The problem is that not everything in a great piece of music should be pleasing and enjoyable- some music is meant to make us uncomfortable and impatient. I’m reminded of my thoughts about the Scherzo of Mahler 5 a few weeks ago, and how Mahler seems to be intentionally asking for an uncomfortable and unwieldy tempo. The evidence of that intention is in the score in all of his tempo markings, but doing the research to find out what dances he is referencing (Landlers, not waltzes) and the text of the Goethe poem he was inspired by can help heighten our sense of what to listen for. Sometimes “it sounds better that way” can lead us in the wrong direction.

On the other hand, I was struck on that same program by how much I changed details of my interpretation in rehearsal. Hopefully they were all changes of the magnitude of the small adjustments we make while driving to get around obstacles and compensate for conditions, but when you’ve spent months and months trying to develop a razor sharp mental picture it can be a shock to recognize that with this orchestra in this hall this week, it’s got to be a little faster or a little louder or a little lighter than you pictured it.

Likewise, in a piece like the Mozart Requiem, one cannot be to wedded to notions of classical performance style, primarily because this piece seems to be, among other things, Mozart’s attempt to destroy and end the classical style forever. Much of the piece is based on Handelian models, while other parts of it are infused with a violence and furry that was completely out of step with the classical virtues of balance and grace. Ticking this music, taming it or tidying it up won’t do.
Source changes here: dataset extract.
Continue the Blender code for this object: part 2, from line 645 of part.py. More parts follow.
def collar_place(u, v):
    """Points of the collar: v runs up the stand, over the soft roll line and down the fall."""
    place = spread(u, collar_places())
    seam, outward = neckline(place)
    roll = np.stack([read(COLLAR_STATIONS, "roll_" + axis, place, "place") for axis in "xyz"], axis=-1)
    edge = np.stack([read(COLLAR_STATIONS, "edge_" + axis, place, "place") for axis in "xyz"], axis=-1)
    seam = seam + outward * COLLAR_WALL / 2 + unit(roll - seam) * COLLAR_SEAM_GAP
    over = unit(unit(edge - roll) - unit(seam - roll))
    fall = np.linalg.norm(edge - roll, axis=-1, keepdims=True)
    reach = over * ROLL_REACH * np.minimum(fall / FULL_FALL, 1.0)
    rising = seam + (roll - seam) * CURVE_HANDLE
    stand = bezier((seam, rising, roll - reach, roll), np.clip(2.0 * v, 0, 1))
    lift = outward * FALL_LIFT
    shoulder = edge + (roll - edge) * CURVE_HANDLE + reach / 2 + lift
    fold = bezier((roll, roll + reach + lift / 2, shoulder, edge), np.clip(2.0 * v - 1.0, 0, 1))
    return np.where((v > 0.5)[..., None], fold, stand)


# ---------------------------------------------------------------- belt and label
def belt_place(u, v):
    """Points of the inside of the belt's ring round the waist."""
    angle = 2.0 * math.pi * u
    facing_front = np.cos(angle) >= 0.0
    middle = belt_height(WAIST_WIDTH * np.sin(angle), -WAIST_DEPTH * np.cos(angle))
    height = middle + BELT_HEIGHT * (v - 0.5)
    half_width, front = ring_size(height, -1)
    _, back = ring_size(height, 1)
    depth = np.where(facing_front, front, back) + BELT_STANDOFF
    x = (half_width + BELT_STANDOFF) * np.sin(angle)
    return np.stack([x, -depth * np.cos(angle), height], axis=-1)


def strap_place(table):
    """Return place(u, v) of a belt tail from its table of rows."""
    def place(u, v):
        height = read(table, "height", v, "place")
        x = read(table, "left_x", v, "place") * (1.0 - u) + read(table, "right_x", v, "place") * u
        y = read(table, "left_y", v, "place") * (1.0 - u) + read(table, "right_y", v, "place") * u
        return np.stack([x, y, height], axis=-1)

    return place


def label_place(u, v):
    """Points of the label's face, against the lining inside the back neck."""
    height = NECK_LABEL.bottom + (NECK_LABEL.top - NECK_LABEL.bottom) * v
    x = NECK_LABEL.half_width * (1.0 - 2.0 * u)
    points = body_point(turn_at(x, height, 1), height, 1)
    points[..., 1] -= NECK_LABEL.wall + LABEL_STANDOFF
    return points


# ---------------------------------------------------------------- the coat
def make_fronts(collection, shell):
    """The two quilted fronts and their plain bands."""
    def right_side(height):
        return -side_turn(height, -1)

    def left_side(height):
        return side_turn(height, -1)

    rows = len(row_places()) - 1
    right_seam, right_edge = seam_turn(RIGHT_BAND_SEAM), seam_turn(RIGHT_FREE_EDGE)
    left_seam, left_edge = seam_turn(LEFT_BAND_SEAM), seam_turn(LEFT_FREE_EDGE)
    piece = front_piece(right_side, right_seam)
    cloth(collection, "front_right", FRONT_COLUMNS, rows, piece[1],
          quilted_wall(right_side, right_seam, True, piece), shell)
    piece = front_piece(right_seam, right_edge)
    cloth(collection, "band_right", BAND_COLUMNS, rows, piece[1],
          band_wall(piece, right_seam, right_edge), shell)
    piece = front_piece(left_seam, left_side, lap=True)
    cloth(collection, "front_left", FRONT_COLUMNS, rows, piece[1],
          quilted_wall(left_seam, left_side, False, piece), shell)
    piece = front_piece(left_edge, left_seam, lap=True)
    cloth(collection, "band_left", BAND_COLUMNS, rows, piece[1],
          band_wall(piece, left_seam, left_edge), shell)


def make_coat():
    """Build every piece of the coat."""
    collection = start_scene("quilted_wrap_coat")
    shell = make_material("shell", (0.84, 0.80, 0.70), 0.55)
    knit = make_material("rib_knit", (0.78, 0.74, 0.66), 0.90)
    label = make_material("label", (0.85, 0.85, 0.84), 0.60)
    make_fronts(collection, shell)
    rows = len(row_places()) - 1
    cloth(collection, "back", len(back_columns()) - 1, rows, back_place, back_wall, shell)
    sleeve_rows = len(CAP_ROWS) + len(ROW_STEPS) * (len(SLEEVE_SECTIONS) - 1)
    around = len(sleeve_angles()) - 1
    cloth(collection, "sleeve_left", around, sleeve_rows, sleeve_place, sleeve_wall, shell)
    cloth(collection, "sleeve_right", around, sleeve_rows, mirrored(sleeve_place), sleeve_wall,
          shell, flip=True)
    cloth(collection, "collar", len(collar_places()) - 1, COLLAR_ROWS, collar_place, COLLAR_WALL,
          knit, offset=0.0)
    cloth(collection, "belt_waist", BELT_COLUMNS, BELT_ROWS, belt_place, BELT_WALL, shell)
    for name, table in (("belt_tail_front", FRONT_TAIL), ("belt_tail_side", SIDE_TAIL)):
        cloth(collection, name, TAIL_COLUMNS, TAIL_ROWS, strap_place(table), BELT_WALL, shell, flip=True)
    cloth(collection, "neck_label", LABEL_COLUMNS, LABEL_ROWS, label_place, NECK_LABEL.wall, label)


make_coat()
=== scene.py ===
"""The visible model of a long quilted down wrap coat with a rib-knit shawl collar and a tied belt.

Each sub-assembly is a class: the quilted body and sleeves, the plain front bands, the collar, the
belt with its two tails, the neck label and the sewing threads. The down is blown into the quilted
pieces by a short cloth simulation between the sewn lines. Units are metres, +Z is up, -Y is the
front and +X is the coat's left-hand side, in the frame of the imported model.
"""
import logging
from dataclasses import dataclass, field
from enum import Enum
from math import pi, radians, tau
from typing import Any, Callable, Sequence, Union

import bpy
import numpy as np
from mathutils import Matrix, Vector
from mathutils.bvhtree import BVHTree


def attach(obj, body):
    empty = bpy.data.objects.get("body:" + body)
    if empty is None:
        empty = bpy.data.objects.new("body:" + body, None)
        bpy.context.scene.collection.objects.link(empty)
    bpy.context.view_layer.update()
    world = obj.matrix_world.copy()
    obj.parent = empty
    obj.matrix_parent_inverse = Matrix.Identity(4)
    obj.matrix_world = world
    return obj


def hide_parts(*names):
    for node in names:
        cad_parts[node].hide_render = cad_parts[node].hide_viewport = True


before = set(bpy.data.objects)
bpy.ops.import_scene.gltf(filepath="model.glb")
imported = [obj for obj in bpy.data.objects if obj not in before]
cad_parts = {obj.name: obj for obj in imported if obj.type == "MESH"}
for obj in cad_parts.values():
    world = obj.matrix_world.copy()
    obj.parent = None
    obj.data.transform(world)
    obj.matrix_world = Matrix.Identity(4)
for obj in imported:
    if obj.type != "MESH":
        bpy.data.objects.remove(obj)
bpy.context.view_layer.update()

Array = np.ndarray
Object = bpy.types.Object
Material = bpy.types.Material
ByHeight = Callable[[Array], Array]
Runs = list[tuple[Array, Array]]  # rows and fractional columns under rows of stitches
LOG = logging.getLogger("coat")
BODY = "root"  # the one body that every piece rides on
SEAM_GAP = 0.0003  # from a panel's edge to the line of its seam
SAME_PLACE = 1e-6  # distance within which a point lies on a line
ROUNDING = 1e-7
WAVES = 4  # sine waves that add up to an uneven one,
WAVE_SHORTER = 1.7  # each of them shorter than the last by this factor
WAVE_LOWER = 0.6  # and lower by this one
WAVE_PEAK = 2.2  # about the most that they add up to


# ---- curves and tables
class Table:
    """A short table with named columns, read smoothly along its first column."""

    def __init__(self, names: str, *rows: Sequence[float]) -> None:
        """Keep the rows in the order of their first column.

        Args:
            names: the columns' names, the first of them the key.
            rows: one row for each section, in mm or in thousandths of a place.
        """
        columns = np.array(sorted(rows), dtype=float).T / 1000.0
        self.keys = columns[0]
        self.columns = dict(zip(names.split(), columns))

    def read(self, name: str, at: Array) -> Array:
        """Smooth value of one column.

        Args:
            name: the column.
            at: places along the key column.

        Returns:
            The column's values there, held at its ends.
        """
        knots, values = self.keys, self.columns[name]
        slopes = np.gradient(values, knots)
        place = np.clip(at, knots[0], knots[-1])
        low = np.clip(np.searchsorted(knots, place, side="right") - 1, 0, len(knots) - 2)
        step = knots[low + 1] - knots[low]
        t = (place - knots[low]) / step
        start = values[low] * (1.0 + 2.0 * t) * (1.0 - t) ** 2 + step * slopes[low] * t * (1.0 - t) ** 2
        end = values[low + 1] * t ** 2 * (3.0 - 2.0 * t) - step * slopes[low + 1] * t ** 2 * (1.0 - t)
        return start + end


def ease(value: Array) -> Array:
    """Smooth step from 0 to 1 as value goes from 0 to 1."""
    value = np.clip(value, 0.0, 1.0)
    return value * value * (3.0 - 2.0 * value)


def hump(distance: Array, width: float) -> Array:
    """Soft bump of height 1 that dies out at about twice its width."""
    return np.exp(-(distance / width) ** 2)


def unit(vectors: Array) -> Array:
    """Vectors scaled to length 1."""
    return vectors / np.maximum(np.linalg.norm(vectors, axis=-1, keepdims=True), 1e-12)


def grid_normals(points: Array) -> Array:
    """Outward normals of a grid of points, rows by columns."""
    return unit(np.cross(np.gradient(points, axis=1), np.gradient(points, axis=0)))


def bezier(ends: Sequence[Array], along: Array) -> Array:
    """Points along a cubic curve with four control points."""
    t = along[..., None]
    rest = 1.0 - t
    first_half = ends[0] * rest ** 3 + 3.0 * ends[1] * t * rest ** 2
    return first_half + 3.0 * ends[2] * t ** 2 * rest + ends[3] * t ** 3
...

Finally, AC finished his comment as follows-

“You can’t begin to imagine the intensity of the howls of outrage and the derision hurled at me for that statement, in response to which I used to have the greatest sport provoking things further by boldly and with perfectly straight face declaring that the definitive recorded version of the opening chorus of Bach’s Matthäus-Passion was done by Klemperer on his classic EMI recording of the work as that reading is a reading that most truly captures what the music itself tells us it wants to be, the fruits of HIP research to the contrary be damned.”

I know the Klemperer recording well- it was the first one I owned. Beautiful as it is, and much as I admired his deep sympathy with the spiritual journey the piece evokes, I think his textures are too thick to allow all the voices to be heard and the very slow tempo does make it difficult, bordering on impossible, for a listener to hear relationships between ideas and harmonies that Bach intended us to hear because they are simply too far apart.
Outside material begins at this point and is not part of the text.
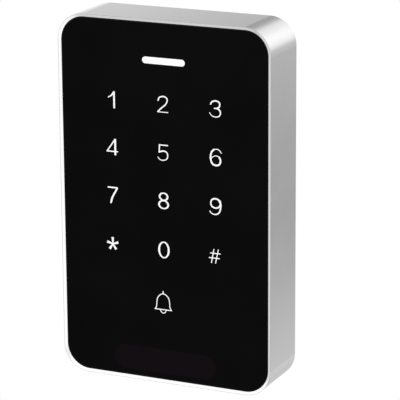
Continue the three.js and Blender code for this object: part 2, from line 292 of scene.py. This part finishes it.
def combine(base, steps):
    """Unions and cuts on a mesh object; the helpers are removed and the finished mesh is returned."""
    for op, tool in steps:
        m = base.modifiers.new("b", "BOOLEAN")
        m.operation = op
        m.object = tool
        m.solver = "EXACT"
    bpy.context.view_layer.update()
    dg = bpy.context.evaluated_depsgraph_get()
    me = bpy.data.meshes.new_from_object(base.evaluated_get(dg))
    for o in [base] + [t for _, t in steps]:
        old = o.data
        bpy.data.objects.remove(o)
        bpy.data.meshes.remove(old)
    return me


def slab(w, h, r, y0, y1, n=12, cx=0.0, cz=0.0):
    """A rounded rectangle solid between two depths."""
    pts = ring(w, h, r, n, cx, cz)
    k = len(pts)
    verts = [(x, y0, z) for x, z in pts] + [(x, y1, z) for x, z in pts]
    faces = [tuple(range(k)), tuple(range(k, 2 * k))] + [(i, (i + 1) % k, k + (i + 1) % k, k + i) for i in range(k)]
    return verts, faces


def block(x0, x1, y0, y1, z0, z1):
    v = [(x, y, z) for x in (x0, x1) for y in (y0, y1) for z in (z0, z1)]
    return v, [(0, 1, 3, 2), (4, 6, 7, 5), (0, 4, 5, 1), (2, 3, 7, 6), (0, 2, 6, 4), (1, 5, 7, 3)]


def rod(r, t0, t1, axis="Y", at=(0, 0, 0), seg=40):
    verts, faces = [], []
    for t in (t0, t1):
        for i in range(seg):
            a = 2 * math.pi * i / seg
            u, v = r * math.cos(a), r * math.sin(a)
            verts.append((u + at[0], t + at[1], v + at[2]) if axis == "Y" else (u + at[0], v + at[1], t + at[2]))
    faces = [tuple(range(seg)), tuple(range(seg, 2 * seg))] + [(i, (i + 1) % seg, seg + (i + 1) % seg, seg + i) for i in range(seg)]
    return verts, faces


# ------------------------------------------------------------------ finishes
MAT = {}
MAT["satin_aluminium"] = surface("satin_aluminium", (0.80, 0.80, 0.805), 0.165, 1.0, vary=0.012, patch=60, rough_vary=0.012, grain=7000, grain_depth=0.0006)
MAT["white_diffuser"] = surface("white_diffuser", (0.82, 0.83, 0.84), 0.35, vary=0.02, patch=400, grain=5000, grain_depth=0.004, sss=0.3)
MAT["light_bar"] = surface("light_bar_lit", (0.85, 0.86, 0.87), 0.3, vary=0.02, patch=500, grain=5000, grain_depth=0.003, emit=((1.0, 1.0, 1.0), 0.45))
MAT["legend"] = surface("legend_lit", (0.85, 0.85, 0.86), 0.4, vary=0.03, patch=700, grain=6000, grain_depth=0.003, emit=((1.0, 1.0, 1.0), 0.35))
MAT["circuit_board"] = surface("circuit_board", (0.020, 0.085, 0.035), 0.38, vary=0.18, tint=(0.028, 0.12, 0.05), patch=260, rough_vary=0.06, grain=1800, grain_depth=0.012, wave=("DIAGONAL", 260, 6.0, 0.6), coat=(0.3, 0.2))
MAT["coil_copper"] = surface("coil_copper", (0.62, 0.27, 0.12), 0.3, 1.0, vary=0.12, patch=200, grain=3000, grain_depth=0.006, wave=("Y", 2400, 1.0, 1.0))
MAT["black_epoxy"] = surface("black_epoxy", (0.013, 0.013, 0.014), 0.5, vary=0.2, patch=300, rough_vary=0.08, grain=4500, grain_depth=0.01)
MAT["tinned_metal"] = surface("tinned_metal", (0.70, 0.71, 0.72), 0.28, 1.0, vary=0.06, patch=260, rough_vary=0.08, grain=2600, grain_depth=0.004)
MAT["relay_blue"] = surface("relay_blue", (0.016, 0.075, 0.34), 0.38, vary=0.1, patch=220, grain=3800, grain_depth=0.008)
MAT["connector_white"] = surface("connector_white", (0.72, 0.69, 0.58), 0.45, vary=0.05, patch=200, grain=4200, grain_depth=0.008, sss=0.1)
MAT["black_abs"] = surface("black_abs", (0.012, 0.0125, 0.0135), 0.55, vary=0.15, patch=140, rough_vary=0.07, grain=2600, grain_depth=0.02)
MAT["black_silicone"] = surface("black_silicone", (0.020, 0.020, 0.021), 0.7, vary=0.15, patch=180, rough_vary=0.06, grain=3600, grain_depth=0.012)
MAT["foam_tape"] = surface("foam_tape", (0.035, 0.036, 0.038), 0.85, vary=0.2, patch=500, grain=1500, grain_depth=0.03)
MAT["zinc_plated_steel"] = surface("zinc_plated_steel", (0.60, 0.625, 0.65), 0.34, 1.0, vary=0.03, tint=(0.62, 0.64, 0.66), patch=220, rough_vary=0.05, grain=1500, grain_depth=0.004, wave=("X", 700, 9.0, 0.25))
MAT["stainless_steel"] = surface("stainless_steel", (0.62, 0.62, 0.61), 0.26, 1.0, vary=0.06, patch=500, rough_vary=0.06, grain=4000, grain_depth=0.003)
MAT["natural_nylon"] = surface("natural_nylon", (0.70, 0.68, 0.61), 0.42, vary=0.06, patch=400, grain=3500, grain_depth=0.006, sss=0.2)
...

However, one of my fondest musical memories is my first performance of the Matthew Passion under Robert Fountain at the University of Wisconsin. Fountain knew this piece better than any other conductor I’ve worked with, and for me as his principal cellist and a young conductor it was a profound learning experience to go through the score page by page with him.

Fountain’s approach to the piece was decidedly old school- slow tempi, thick textures, large and virtato-y chorus. If I tuned in to the first 2 minutes of that concert on the radio, I would probably tune it out. However, performing the Passion with him remains one of the most moving musical experiences I’ve ever had. I was deeply affected for days and days after the concert, and I can still remember that feeling of beginning the final chorus in the concert- more so than any other interpreter I’ve worked with or seen, Fountain made us all feel the totality of the piece, the unity and the completeness of it at that moment.

I would never attempt to recreate Robert’s vision of the piece, but I am certainly conscious of the correlation between the depth of his understanding of the piece and the success of the performance. Anyone can imitate a trendy style of playing, but getting to the truth of a great piece demands much more. Depth of understanding trumps style, which is ,after all, a rather vulgar word, every time.